Practical implementation of this unique work was entrusted to the Russian smiths and the clockmakers Zhdan, his son Shumila and his grandson Alexei Shumilov. The clock design greatly impressed their contemporaries and was mentioned in the notes of foreigners who visited Moskovia in the 17th century. Baron Meyerberg, the ambassador of the Austrian Emperor Leopold, wrote: “There is a clock on the St. Frol Tower…next to the palace bridge. It shows the time from sunset to sunrise… it is the most splendid clock in Moscow”. Most probably, after the great fire of 1701 Peter I ordered the “old-fashioned” clock to be replaced by a new one equipped with bells and music. Time did not spare it either. The currently operating carillon was installed on the Spassky Tower in 1851-1852. It was made by the Butenop brothers. The total weight of its mechanism is about 25 tons.
The architectural monuments of the Moscow Kremlin belong by right to the highest achievements of human genius.
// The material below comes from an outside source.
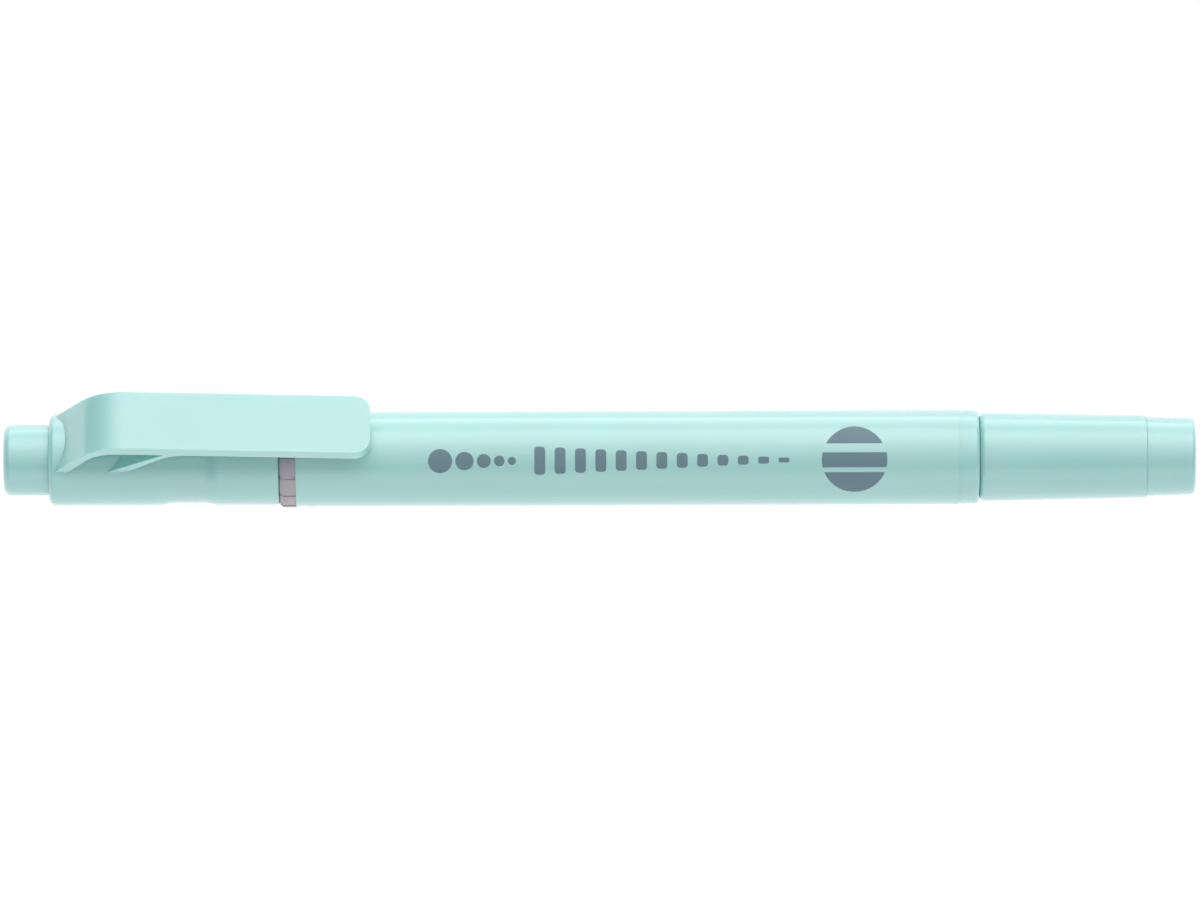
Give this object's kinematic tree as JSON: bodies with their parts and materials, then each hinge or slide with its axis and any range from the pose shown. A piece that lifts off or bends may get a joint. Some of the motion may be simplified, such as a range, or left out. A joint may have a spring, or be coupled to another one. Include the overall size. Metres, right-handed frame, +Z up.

It is a valuable fusion of inspired craftsmanship and technical perfection. Several generations of outstanding masters-architects, sculptors, engineers and painters-took part in the work and left an invaluable heritage to future generations.
Sobornaya (Cathedral) Square is an artistic, historical and layout center of the Kremlin.
The architectural ensemble of Cathedral Square has retained its original medieval aspect in which traditions of early Moscow architecture and local Russian architectural schools are successfully combined with Italian masters’ achievements.
These monuments surround the Kremlin’s main square, which witnessed all the major events in the country’s life. In old documents it was called just “a square” or “a courtyard between the cathedrals and the Kremlin Palace”. It was here that, according to tradition, the Tsars met foreign ambassadors and ceremonial processions paraded from the Cathedral of the Assumption during coronations and festive sermons. Even the cobblestone of the square was worn out along the road leading from south doors of the Cathedral of the Assumption to the Red Porch of the Kremlin Palace.
The coronation of Mikhail Fyodorvich, which took place at Cathedral Square, is vividly illustrated by miniatures in the 17th century manuscripts.
It is known that in the 18th century an iron fence surrounded Cathedral Square. In the middle of the 19th century, during the construction of the Great Kremlin Palace it was replaced by a cast-iron one, which is no longer there.
Today, as in the old days, the square is Always full of people. Numerous groups of tourists from different cities of our country and other states come to admire the unsurpassable beauty of the architectural masterpieces, which personify Russia’s history and culture.